MR. VELDE: Now, Mr. Stander, unless you begin to answer these questions and act like a witness in a reasonable, dignified manner, under the rules of the Committee, I will be forced to have you removed from this room.
MR. STANDER: I am deeply shocked, Mr. Chairman.
The "subversive activities which are contrary to the Constitution" turn out to be those of the committee itself, whose members Stander characterizes as "a group of fanatics who are desperately trying to undermine the Constitution of the United States by depriving artists and others of life, liberty, and the pursuit of happiness" (643). Anticipating this punch line, Congressman Velde would avert its "insult" by threatening the witness.
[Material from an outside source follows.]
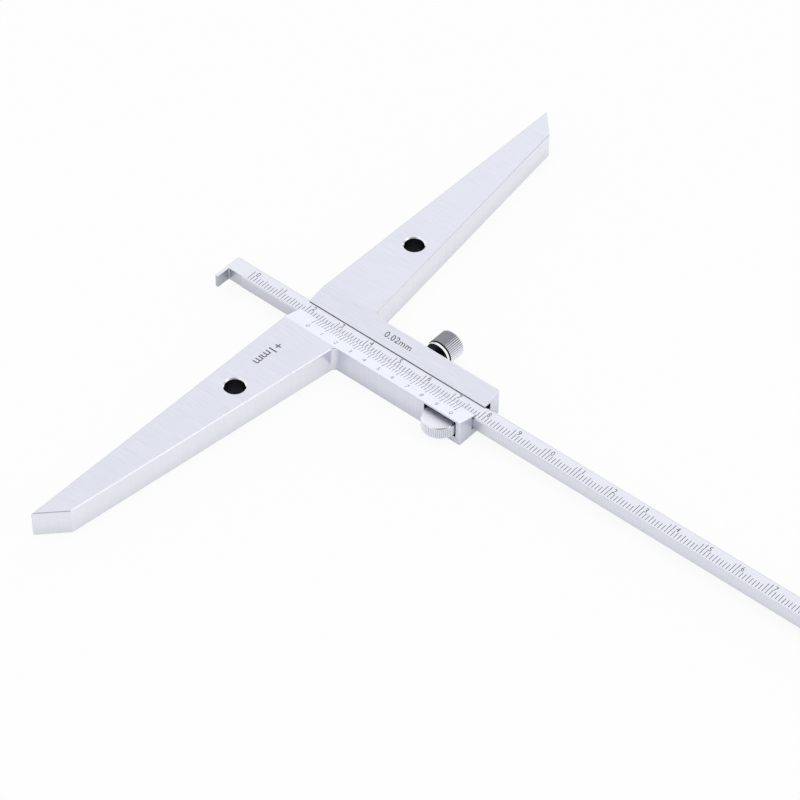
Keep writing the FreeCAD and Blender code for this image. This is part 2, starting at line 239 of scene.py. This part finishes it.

But this is an insult that pays a hidden compliment: implicit in Stander's disapproval of the subversive activities perpetrated by the committee is a regard for the law and the nation, albeit a more benign law and a more democratic nation than those the committee purports to defend. Stander was not the only uncooperative witness to accuse it of the very un-Americanism it claimed to be investigating. "You are the non-patriots, and you are the un-Americans, and you ought to be ashamed of yourselves" (789), Paul Robeson would reproach his interrogators; after laughing during his testimony, and being warned, "This is not a laughing matter," Robeson replied, "It is a laughing matter to me, and this [hearing] is really complete nonsense" (774). However provocative and even antagonistic, Robeson's attempt to shame the committee, like Stander's attempt to charge it with subversion, or like Hellman's tactic of smearing it with fashionability, still plays by the rules of a national style of seriousness that the committee itself enforces, far more aggressively and vigilantly than any particular ideology, anti-Communist or otherwise. For Robeson to describe the hearing as a "laughing matter" is for him to dismiss it as "complete nonsense"-as though the comic were equivalent to the merely absurd. Similarly, for Stander to invoke the Constitution against the committee is for him to confront one earnestness with another.